TEMPO Interaktif, Jakarta -Penyidik Direktorat Kriminal Umum Kepolisian Daerah Metro Jaya belum mengendus keterkaitan Negara Islam Indonesia dengan kasus hilangnya Laila Febriani alias Lian, pegawai Kementerian Perhubungan.
Menurut Kepala Kepolisian Daerah Metro Jaya Inspektur Jenderal Sutarman, penyidik belum dapat menghubungkan kasus hilang ingatan Lian dengan kegiatan NII karena belum ada bukti yang mengarah ke sana. "Semua dugaan harus berangkat dari bukti dan keterangan saksi. Dalam kasus ini, saksi utama adalah Lian yang belum bisa ditanya-tanya sampai sekarang," kata Sutarman.
Penyidik saat ini mengutus polisi wanita untuk melakukan pendekatan dengan keluarga Lian agar mengizinkan perempuan 26 tahun itu menjalani hipnoterapi. Tujuan terapi itu untuk mengembalikan ingatan Lian yang hilang karena pencucian otak selama dia menghilang. Sutarman mengatakan, bila ingatan Lian kembali, maka penyidik bisa mengajukan sejumlah pertanyaan ke dia. "Jadi penyidik dapat mengetahui siapa orang yang mencuci otaknya, apa tujuannya," ujar Sutarman.
Lian menghilang pada Kamis tanggal 7 April pekan lalu. Usai makan siang dengan teman kantornya, Lian pamit ke Jalan Tanah Abang untuk bertemu seorang kenalannya. Namun sejak pamit, keberadaan Lian sempat tidak diketahui selama 24 jam. Ibu muda itu baru ditemukan keesokan harinya, Jumat tanggal 8 April, oleh penjaga Masjid Atta'awun, Puncak; Bogor.

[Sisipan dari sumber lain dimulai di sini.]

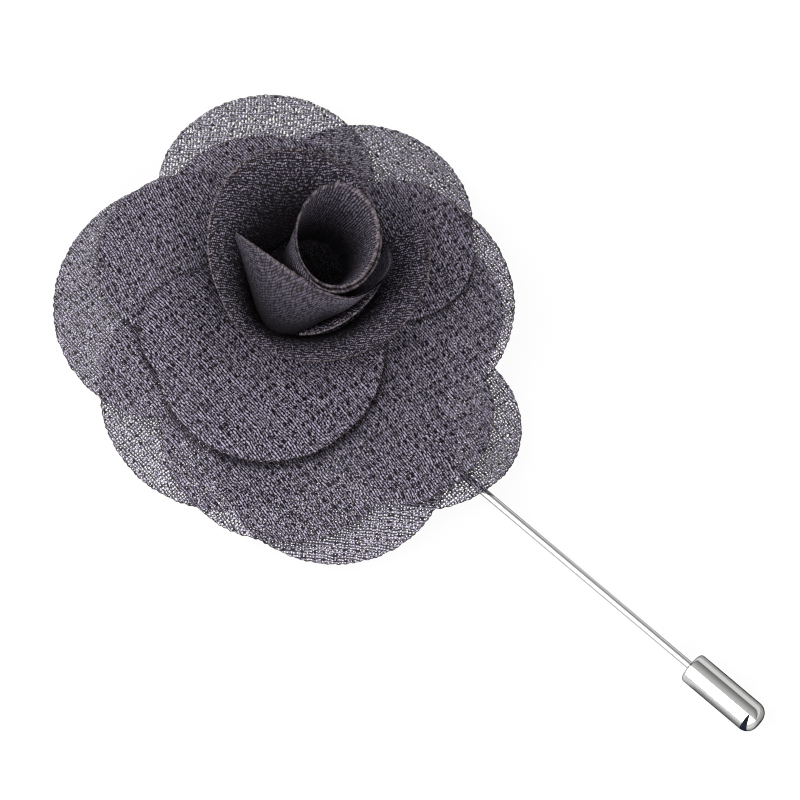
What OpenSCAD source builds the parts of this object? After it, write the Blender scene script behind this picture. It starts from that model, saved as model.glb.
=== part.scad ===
/* [Needle] */
// Height of the needle's axis above the surface that the pin lies on
axis_h = 1.75; // [1.75:0.01:1.8]
// Offset of the needle's axis to the side of the whole pin's middle
axis_y = -1.16; // [-1.4:0.02:-0.9]
// Radius of the needle's bare shank
shank_r = 0.42; // [0.36:0.02:0.44]
// How much the thick end of the point is thinner than the shank
ground = 0.02; // [0.01:0.01:0.05]
// Length of the tapered point, which lies inside the cap
point_len = 6.5; // [5:0.5:6.5]
// Radius of the thicker soldered root under the pad
root_r = 0.65; // [0.6:0.01:0.7]
// Diameter of the flat pad that the flower is fixed to
pad_d = 12; // [10:0.5:13]
// Thickness of the pad
pad_t = 0.7; // [0.5:0.1:0.8]

/* [Cap] */
// Where the cap's mouth is, along the pin from the whole pin's middle
cap_x = 36; // [30:0.5:38]
// Length of the cap
cap_len = 9.5; // [9:0.5:11]
// Outer radius of the cap
cap_r = 1.74; // [1.6:0.01:1.74]
// Rounding of the cap's closed end
cap_dome = 1.3; // [0.8:0.1:1.5]
// Rounding of the rim round the cap's mouth
cap_rim = 0.4; // [0.2:0.1:0.6]
// Radial clearance of the bore round the thick end of the needle's point
bore_gap = 0.05; // [0.02:0.01:0.1]
// Depth of the bore
bore_depth = 7; // [7:0.1:7.6]

/* [Flower] */
// Where the flower's middle is, along the pin from the whole pin's middle
flower_x = -19; // [-19.4:0.1:-18.6]
// Thickness of one cloth wall
cloth = 1.0; // [1:0.01:1.03]
// Gap between one cloth and the next
ply_gap = 0.14; // [0.12:0.01:0.15]
// Radius of the flat middle of each sheet, where it lies on the pad
flat_r = 7; // [6.5:0.5:8]
// Distance from the flower's middle at which a sheet's droop is given
droop_at = 26; // [24:1:28]
// Half width of the stretch over the needle where the sheets don't droop
ride_w = 6; // [5:0.5:7]
// Angle over which a petal narrows to its neck
neck = 14; // [10:1:20]
// Radius of the small hole in each sheet's middle
eye_r = 1.5; // [1:0.1:2]

/* [Bud] */
// Height of the rolled bud's mouth above the surface
mouth_h = 17; // [16:0.1:17.5]
// Half width of the bud's mouth across
mouth_a = 3.8; // [3.6:0.1:4]
// Half width of the bud's mouth along its longer way
mouth_b = 5.2; // [4.8:0.1:5.4]
// Direction of the mouth's shorter way
mouth_turn = 42; // [30:1:50]
// Radius of the bud at its foot
bud_r = 3.1; // [2.8:0.1:3.2]
// Turn of the rolled strip, more than once round
bud_turn = 400; // [380:5:410]
// Direction in which the rolled strip begins
bud_start = -40; // [-60:5:-20]

/* [Hidden] */

$fn = 96;
eps = 0.01;
petal_grey = [0.36, 0.33, 0.39];
petal_dark = [0.30, 0.28, 0.33];
steel = [0.80, 0.81, 0.83];

ply = cloth + ply_gap;
pad_top = axis_h + shank_r + pad_t - 0.2;
floor_z = pad_top + ply_gap + cloth / 2;

// Petals of each flat sheet, one row a petal: direction, distance of its round's middle, radius
lower_lobes = [[110.5, 13.8, 12.1], [2.5, 16.8, 9.3], [-105, 10.6, 14.1], [0, 0, 7]];
second_lobes = [[149.5, 17.5, 11.8], [52, 11, 9.5], [-38.5, 13.2, 13.0], [0, 0, 7]];
middle_lobes = [[-151, 14.5, 14.0], [160, 12.5, 11.6], [60, 8.5, 13.5], [-5.5, 13.4, 10.2],
                [-63.5, 11.1, 13.4], [0, 0, 7]];
upper_lobes = [[-168, 15.6, 9.8], [84.5, 12.3, 8.2], [-80, 8, 8.5], [135, 4.2, 8]];
front_lobes = [[-97, 6.1, 12.1], [-132, 12.2, 6.4], [135, 4.2, 8]];

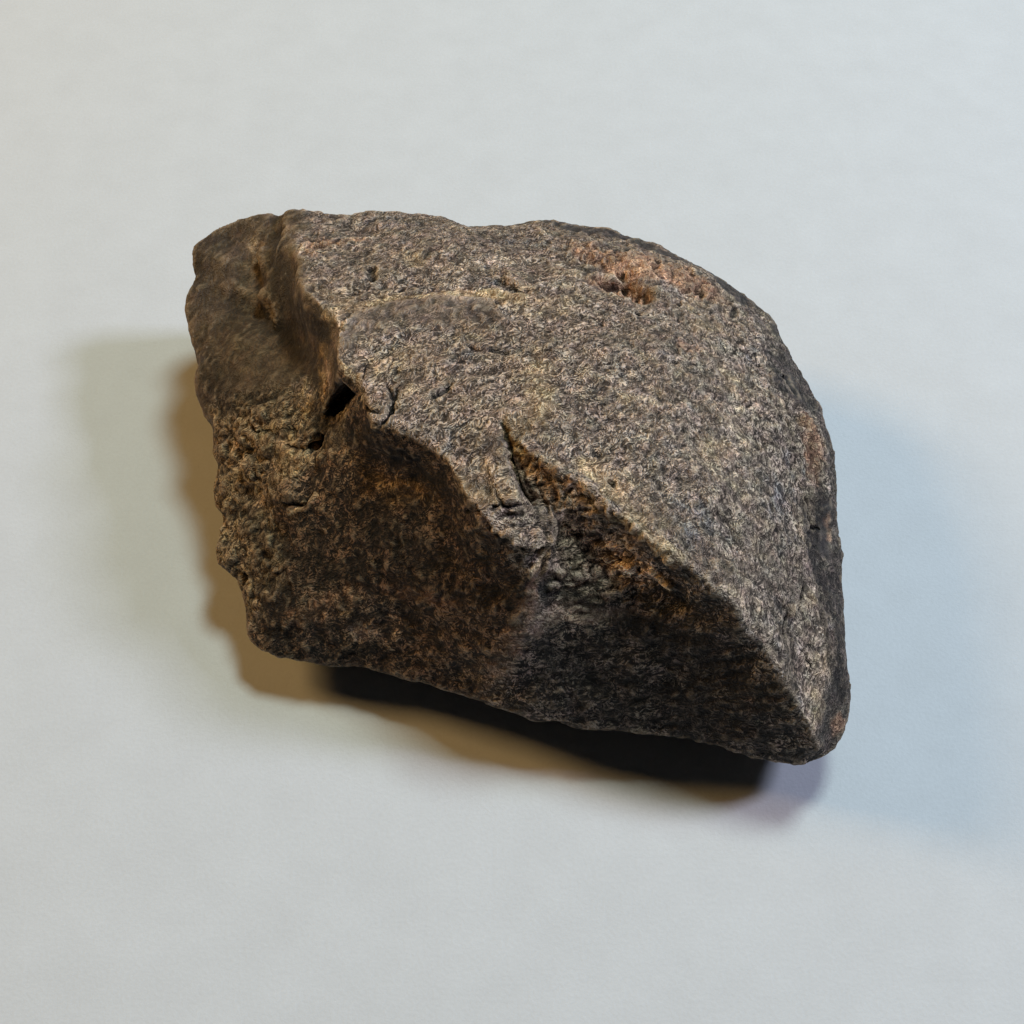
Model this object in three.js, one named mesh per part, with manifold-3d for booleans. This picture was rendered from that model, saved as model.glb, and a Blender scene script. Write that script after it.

Saat ditemukan, Lian mengenakan cadar dan mengaku bernama Maryam. Ketika ditanya siapa keluarga dan di mana rumahnya, Lian tidak dapat mengingat.
Ketika ditanya mengenai kejahatan hipnotis, Sutarman mengakui laporan akan tindak kejahatan itu cukup banyak. Namun dia tidak bisa merinci angkanya. Dalam kasus ini, lanjut dia, pelaku menghipnotis korban agar mau bertindak sesuai arahannya. "Kalau Lian dibawa ke tempat lain. Tujuannya apa, korban disuruh bekerja, hasil pekerjaan dikasih seseorang. Tapi ini masih informasi saja yang belum jadi alat bukti," ujarnya.
Mengenai keberadaan NII, Sutarman mengklaim bila intelijen memiliki data keberadaan mereka. Di Jakarta, jaringan tersebut juga berkembang. "Di Jakarta dan sekitarnya sudah ada. Sudah kami awasi," kata dia.